A slate bed pool table, or slate table for short, is simply a pool table that uses slate for its playing surface. A wood bed table is one that uses MDF (medium-density fiberboard) for its playing surface. Slate is more expensive and is used on high quality tables while MDF is used as a more budget friendly option.

This brings us to the topic of ……


As with anything we want to purchase in life, cost is always a factor. This is no different when it comes to pool tables. As you all are well aware, slate tables are expensive! A 4×8 slate table is going to cost you over $1000 on the cheap end and can reach prices upwards of $10,000! Compare that to the price of a similarly sized MDF table, around $500, and you can easily see why lots of people choose MDF when budget is their primary concern.

Why the big difference in price?

Due to the fact that most slate used in pool tables comes from oversees, it costs more to source than MDF does.

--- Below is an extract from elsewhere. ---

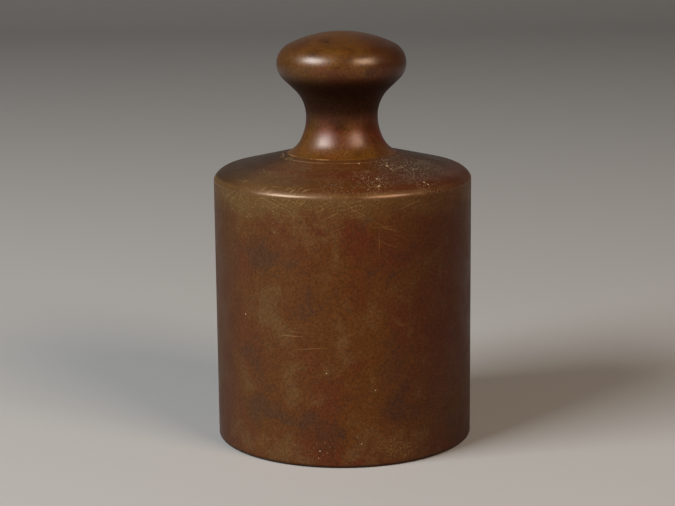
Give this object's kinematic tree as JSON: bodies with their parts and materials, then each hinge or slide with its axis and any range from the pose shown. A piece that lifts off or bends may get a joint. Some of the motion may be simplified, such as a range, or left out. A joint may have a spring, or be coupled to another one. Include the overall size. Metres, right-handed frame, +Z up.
{
  "type": "knob weight",
  "caption": "Cylindrical turned brass knob weight with a waisted knob that unscrews to open an adjusting cavity.",
  "frame": {"origin": "middle of the base, on the surface it stands on", "axes": "+Z up along the turning axis; X and Y are free directions of a turned shape"},
  "size_m": [0.051, 0.051, 0.081],
  "materials": {
    "body_brass": "satin",
    "knob_brass": "satin",
    "leather": "matte",
    "felt": "matte",
    "shot_metal": "satin"
  },
  "bodies": {
    "weight": {"body": "body_brass", "shot_wad": "felt", "adjusting_shot": "shot_metal"},
    "washer": {"seal_washer": "leather"},
    "screw_knob": {"knob": "knob_brass"}
  },
  "joints": [
    {"name": "knob_rise", "type": "slide", "parent": "weight", "child": "washer", "axis": [0, 0, 1], "range_m": [0, 0.014]},
    {"name": "knob_turn", "type": "hinge", "parent": "washer", "child": "screw_knob", "pos_m": [0, 0, 0.05], "axis": [0, 0, 1], "range_deg": [0, 2520]}
  ],
  "couplings": [
    {"joint": "knob_turn", "follows": "knob_rise", "rad_per_m": 3141.6}
  ]
}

Once its sourced, it then has to be shaped, packaged up with all the other pool table components, and shipped. And shipping something that heavy is never cheap.

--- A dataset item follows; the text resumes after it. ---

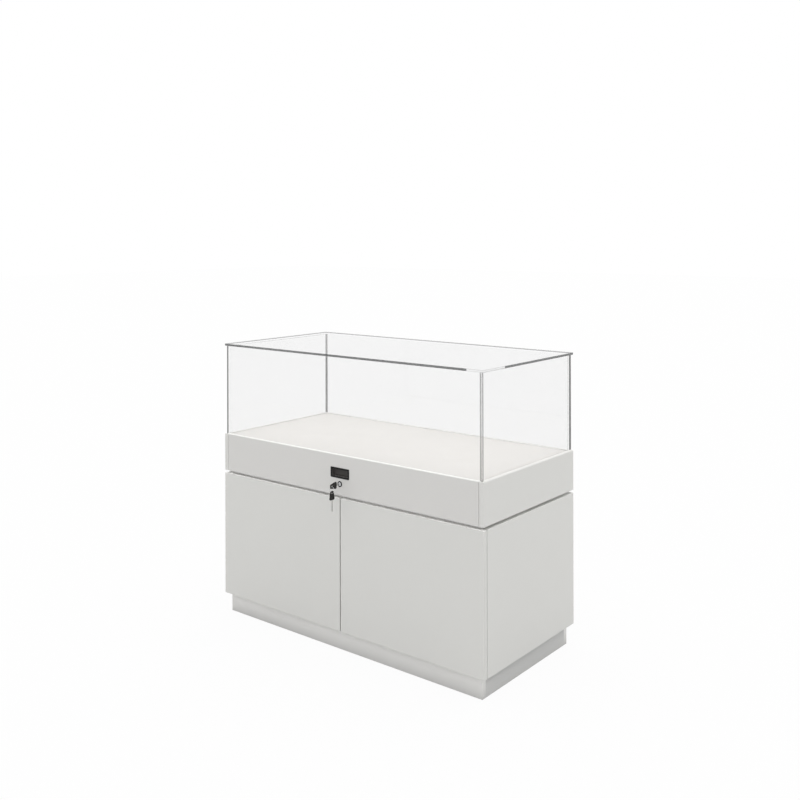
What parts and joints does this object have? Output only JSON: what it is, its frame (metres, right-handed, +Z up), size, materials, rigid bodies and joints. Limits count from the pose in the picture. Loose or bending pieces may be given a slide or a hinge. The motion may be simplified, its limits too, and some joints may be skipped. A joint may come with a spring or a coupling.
{
  "type": "display cabinet",
  "caption": "Glass-topped display cabinet with a pull-out display drawer, cylinder lock with keys, and a storage cupboard with handleless doors on a recessed plinth.",
  "frame": {"origin": "on the floor under the middle of the cabinet, on the underside of the plinth's centre rail", "axes": "+X to the right along the front, +Y from the door side to the back, +Z up"},
  "size_m": [1.2, 0.625, 1.033],
  "materials": {
    "white_lacquer": "warm white lacquered board, satin",
    "plinth_lacquer": "pale grey lacquered board, satin",
    "clear_glass": "clear with polished edges",
    "zinc_steel": "zinc plated",
    "bright_chrome": "polished",
    "black_plastic": "fine satin",
    "grey_plastic": "moulded"
  },
  "bodies": {
    "cabinet": {"plinth_front": "plinth_lacquer", "plinth_back": "plinth_lacquer", "plinth_left": "plinth_lacquer", "plinth_right": "plinth_lacquer", "plinth_cross": "plinth_lacquer", "reveal_board": "plinth_lacquer", "bottom_panel": "white_lacquer", "side_panel_left": "white_lacquer", "side_panel_right": "white_lacquer", "back_panel": "white_lacquer", "top_panel": "white_lacquer", "centre_partition": "white_lacquer", "shelf_left": "white_lacquer", "shelf_right": "white_lacquer", "deck_base": "white_lacquer", "deck_side_left": "white_lacquer", "deck_side_right": "white_lacquer", "deck_back": "white_lacquer", "glass_left": "clear_glass", "glass_right": "clear_glass", "glass_back": "clear_glass", "glass_top": "clear_glass", "shelf_pins": "zinc_steel", "slide_outer_left": "zinc_steel", "slide_outer_right": "zinc_steel", "lock_strike": "zinc_steel", "hinge_arms_left": "zinc_steel", "hinge_arms_right": "zinc_steel", "latch_bodies": "grey_plastic"},
    "drawer": {"drawer_front": "white_lacquer", "display_floor": "white_lacquer", "drawer_side_left": "white_lacquer", "drawer_side_right": "white_lacquer", "drawer_back": "white_lacquer", "glass_front": "clear_glass", "flush_pull": "black_plastic", "lock_housing": "bright_chrome", "lock_nut": "zinc_steel", "slide_inner_left": "zinc_steel", "slide_inner_right": "zinc_steel"},
    "slide_middle": {"slide_middle_left": "zinc_steel", "slide_middle_right": "zinc_steel"},
    "outer_cage": {"outer_ball_cages": "zinc_steel"},
    "inner_cage": {"inner_ball_cages": "zinc_steel"},
    "lock_barrel": {"lock_plug": "bright_chrome", "lock_cam": "zinc_steel", "key_blade": "zinc_steel", "key_head": "black_plastic"},
    "ring": {"key_ring": "bright_chrome"},
    "spare_key": {"spare_key_blade": "zinc_steel", "spare_key_head": "black_plastic"},
    "left_links": {"hinge_links_left": "zinc_steel"},
    "right_links": {"hinge_links_right": "zinc_steel"},
    "left_door": {"door_left": "white_lacquer", "hinge_cups_left": "zinc_steel"},
    "right_door": {"door_right": "white_lacquer", "hinge_cups_right": "zinc_steel"},
    "left_plunger": {"latch_plunger_left": "grey_plastic"},
    "right_plunger": {"latch_plunger_right": "grey_plastic"}
  },
  "joints": [
    {"name": "drawer_slide", "type": "slide", "parent": "cabinet", "child": "drawer", "axis": [0, -1, 0], "range_m": [0, 0.48]},
    {"name": "slide_middle_run", "type": "slide", "parent": "cabinet", "child": "slide_middle", "axis": [0, -1, 0], "range_m": [0, 0.24]},
    {"name": "outer_cage_run", "type": "slide", "parent": "cabinet", "child": "outer_cage", "axis": [0, -1, 0], "range_m": [0, 0.12]},
    {"name": "inner_cage_run", "type": "slide", "parent": "cabinet", "child": "inner_cage", "axis": [0, -1, 0], "range_m": [0, 0.36]},
    {"name": "lock_turn", "type": "hinge", "parent": "drawer", "child": "lock_barrel", "pos_m": [0, -0.286, 0.585], "axis": [0, 1, 0], "range_deg": [0, 90]},
    {"name": "ring_swing", "type": "hinge", "parent": "lock_barrel", "child": "ring", "pos_m": [0, -0.327, 0.585], "axis": [1, 0, 0], "range_deg": [-45, 10]},
    {"name": "spare_key_swing", "type": "hinge", "parent": "ring", "child": "spare_key", "pos_m": [0, -0.327, 0.561], "axis": [1, 0, 0], "range_deg": [-45, 10]},
    {"name": "left_link_swing", "type": "hinge", "parent": "cabinet", "child": "left_links", "pos_m": [-0.566, -0.259, 0.16], "axis": [0, 0, -1], "range_deg": [-30, 0]},
    {"name": "left_door_swing", "type": "hinge", "parent": "left_links", "child": "left_door", "pos_m": [-0.589, -0.2755, 0.16], "axis": [0, 0, -1], "range_deg": [0, 124]},
    {"name": "right_link_swing", "type": "hinge", "parent": "cabinet", "child": "right_links", "pos_m": [0.566, -0.259, 0.16], "axis": [0, 0, 1], "range_deg": [-30, 0]},
    {"name": "right_door_swing", "type": "hinge", "parent": "right_links", "child": "right_door", "pos_m": [0.589, -0.2755, 0.16], "axis": [0, 0, 1], "range_deg": [0, 124]},
    {"name": "left_latch_press", "type": "slide", "parent": "cabinet", "child": "left_plunger", "axis": [0, 1, 0], "range_m": [0, 0.003], "stiffness_N_per_m": 300},
    {"name": "right_latch_press", "type": "slide", "parent": "cabinet", "child": "right_plunger", "axis": [0, 1, 0], "range_m": [0, 0.003], "stiffness_N_per_m": 300}
  ],
  "couplings": [
    {"joint": "slide_middle_run", "follows": "drawer_slide", "ratio": 0.5},
    {"joint": "outer_cage_run", "follows": "drawer_slide", "ratio": 0.25},
    {"joint": "inner_cage_run", "follows": "drawer_slide", "ratio": 0.75},
    {"joint": "left_link_swing", "follows": "left_door_swing", "ratio": -0.23664},
    {"joint": "right_link_swing", "follows": "right_door_swing", "ratio": -0.23664}
  ]
}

Also, because of how much slate weighs, the table itself has to be made of a stronger, higher quality material to support it. This also drives up the price. All of these factors play a role in how much a slate table cost. Keep in mind that there are different qualities of slate as well. If you order a custom table with top of the line slate, the price of your table could skyrocket.

MDF on the other hand, is cheaper to produce and is much lighter. Because of how lightweight it is, the materials used to construct the table itself don’t have to be as strong as those in a slate table. This means the materials used are often cheaper. These cheaper materials help keep the price of an MDF table relatively inexpensive. This is great for those who want to purchase their own table without having to draw from their 401k to do so.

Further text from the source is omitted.